To be authentic and real is to be vulnerable. Vulnerability is about letting us be seen for who we are. It’s about honesty. It’s about openness. It is about putting your hand up in class in order to make a contribution that you strongly believe in, overcoming that feeling of “what if my classmates think I am stupid?”.

It is about having the strength to argue and defend your point of view when in a minority situation, for example in the study group or panel debate. It is about not hesitating to ask for help in order to act. It is about taking that life-long dream of becoming an entrepreneur and turning it into reality. It is about finding empathy to say “I know what it feels like” rather than pity when your friend or colleague is in trouble.

Vulnerability, when seen in ourselves, is often recognised and labelled by our inner critic as a weakness. When others demonstrate vulnerability, though, we tend to view it as courage.

Those instances at INSEAD when I have opened up to classmates, not once have I been disappointed or turned down. Instead, I have been met by incredible warmth, support and courage in return and received the gift of wonderful relationships.

To succeed in business, we need to be able to connect to other people in a meaningful way. Social and emotional intelligence are the most desirable skills when leaders are recruited. To inspire followers, to build strong teams and to develop a solid support network of family and friends, are all about connection. Vulnerability provides that connection.

Life after INSEAD comes with no guarantees. We need to build a safety net of people that we trust, both professionally and personally, and also the ability to believe in ourselves.

By practising vulnerability and letting ourselves be seen, which sometimes can be excruciatingly difficult, and to practice gratitude and joy in those moments of fear, when we are wondering, “Can I really do this? Can I believe in this so passionately? Can I be his fierce about this? Can I love this much?” Instead of giving in to the feeling of “I am probably going to fail, so there is no point in trying”, or “I want to do x, but people have expectations that I should do y instead” we will have the courage and resilience it takes to go after what we want, to act in times of uncertainty, to find strength to overcome fear and to be tough when needed.

And most importantly, to have the courage to lead wholehearted lives deeply connected to other people.

I promise myself to make the most of my months left at INSEAD by daring greatly.

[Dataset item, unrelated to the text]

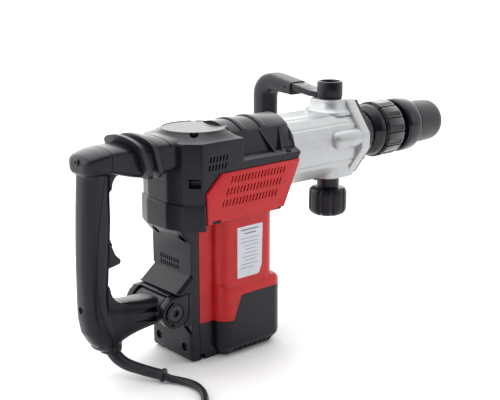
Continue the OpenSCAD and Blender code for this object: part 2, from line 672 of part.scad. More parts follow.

To nurture the authentic leader inside in preparation for whatever the future might hold.

Dawna Markova beautifully sums up in her poem what it means to be have courage:

I will not die an unlived life.

I will not live in fear of falling or catching fire.

I choose to inhabit my days, to allow my living to open me, to make me less afraid, more accessible; to loosen my heart until it becomes a wing, a torch, a promise.

I choose to risk my significance, to live so that which came to me as seed goes to the next as blossom, and that which came to me as blossom, goes on as fruit.

To everyone reading this post: Let’s go out there and plant some seeds of courage.